» **EXERCISE REQUIREMENTS**
Your answer should be only a number: how many lines include the word "bodies".

» **DATA LINES**
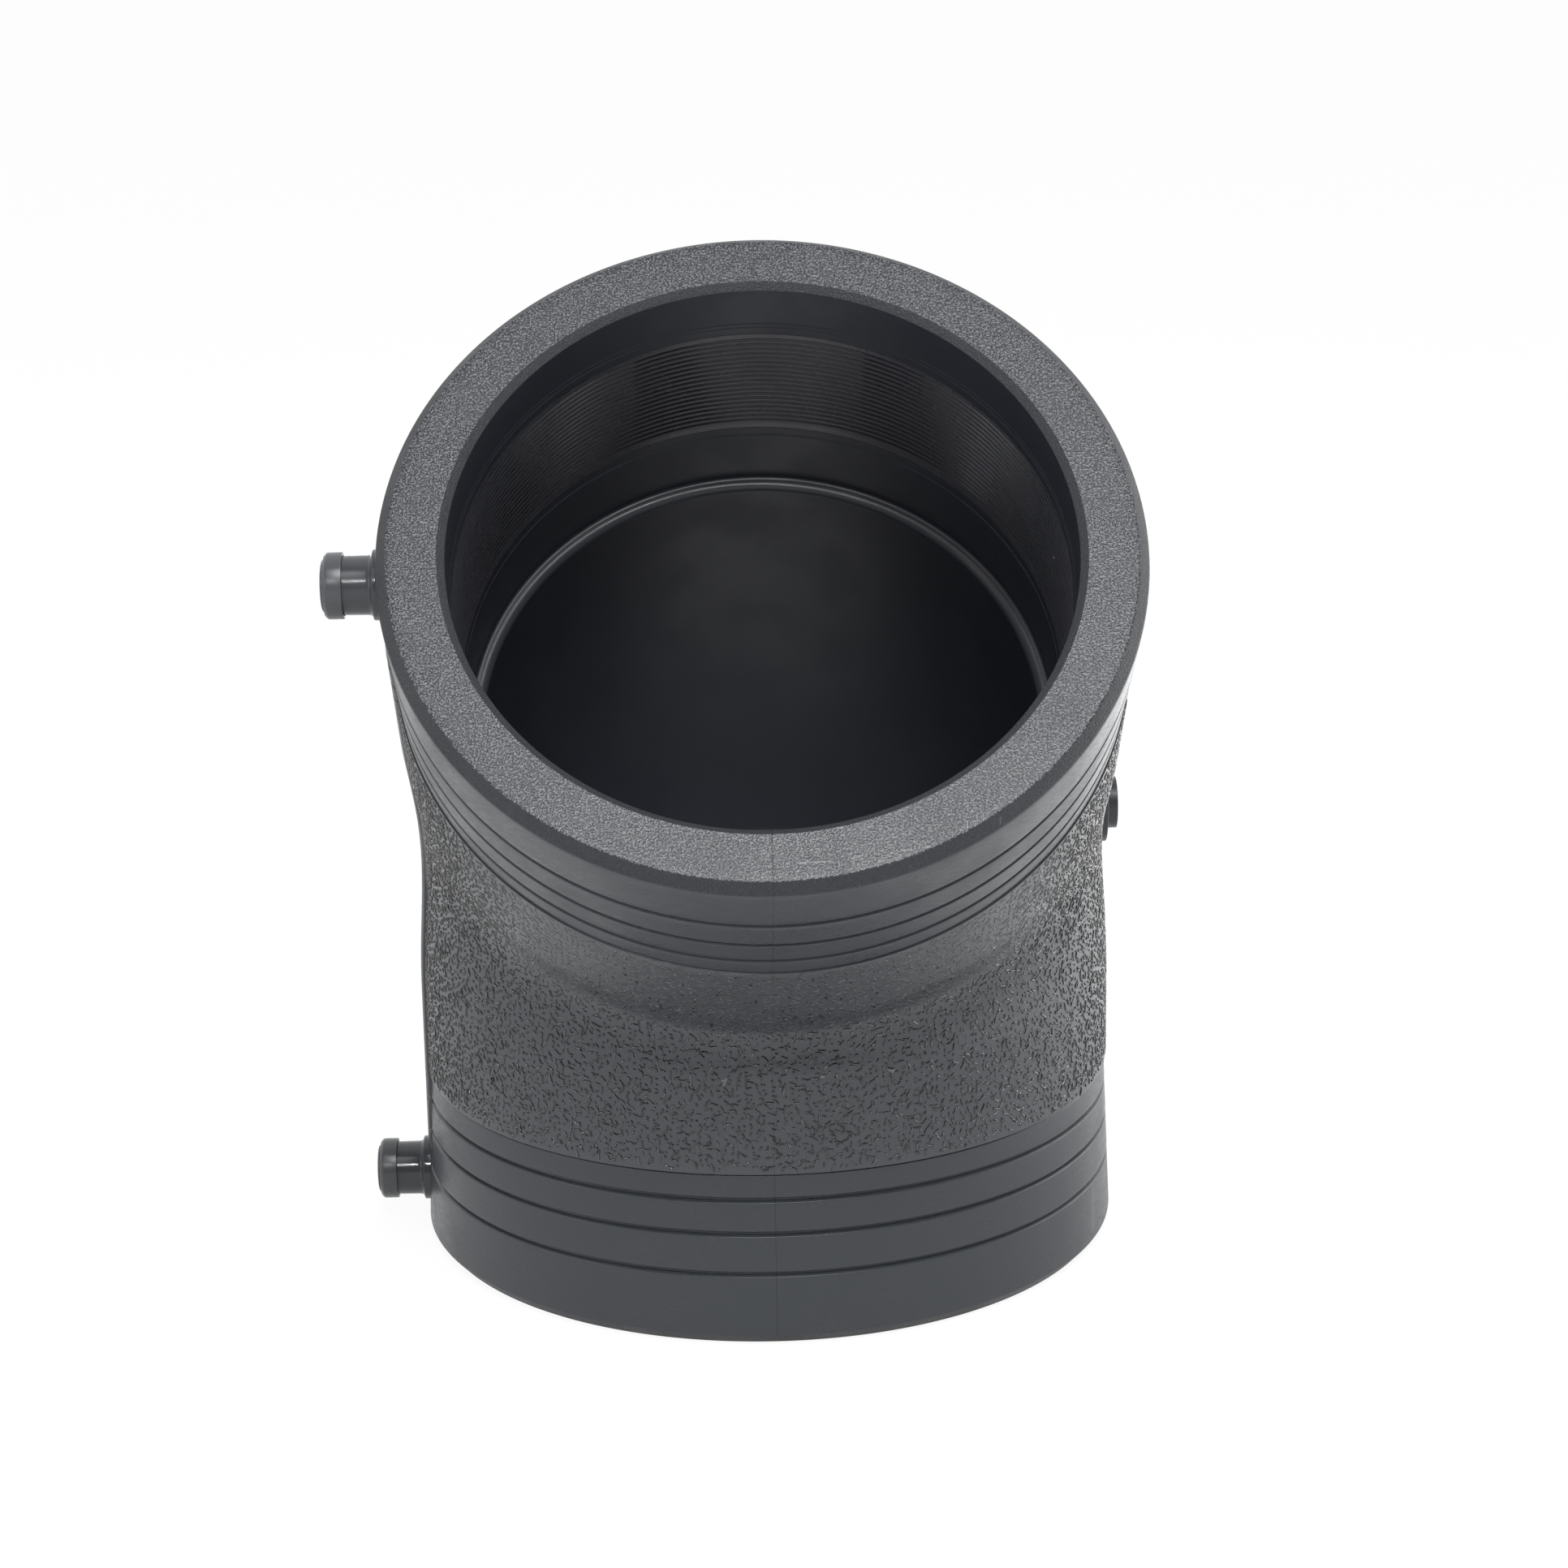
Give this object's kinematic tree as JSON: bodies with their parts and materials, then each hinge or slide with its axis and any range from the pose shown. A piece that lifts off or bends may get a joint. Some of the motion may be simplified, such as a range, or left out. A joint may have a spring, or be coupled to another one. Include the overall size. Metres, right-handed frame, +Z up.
{
  "type": "electrofusion elbow",
  "caption": "Black moulded polyethylene pipe elbow of 45 degrees with a fusion socket at each end, heating wire in the bores and capped side terminals.",
  "frame": {"origin": "middle of the bounding box on the floor, under the elbow as it stands on the flat face of its lower socket", "axes": "+Z up along the axis of the lower socket, -Y the way the upper socket leans, -X the way the terminals point"},
  "size_m": [0.2134, 0.2572, 0.2857],
  "materials": {
    "black_polyethylene": "satin moulded black, with a fine grain on the end faces and a raised dash grain between the smooth bands",
    "wire_coat": "smooth black coat, ribbed by the turns of the wire",
    "terminal_brass": "plain turned",
    "cap_plastic": "satin black"
  },
  "bodies": {
    "root": {"elbow_body": "black_polyethylene", "heating_wire": "wire_coat", "terminal_pin_lower": "terminal_brass", "terminal_pin_upper": "terminal_brass", "terminal_cap_lower": "cap_plastic", "terminal_cap_upper": "cap_plastic"}
  },
  "joints": []
}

» **SOLUTION TO THIS TASK**
2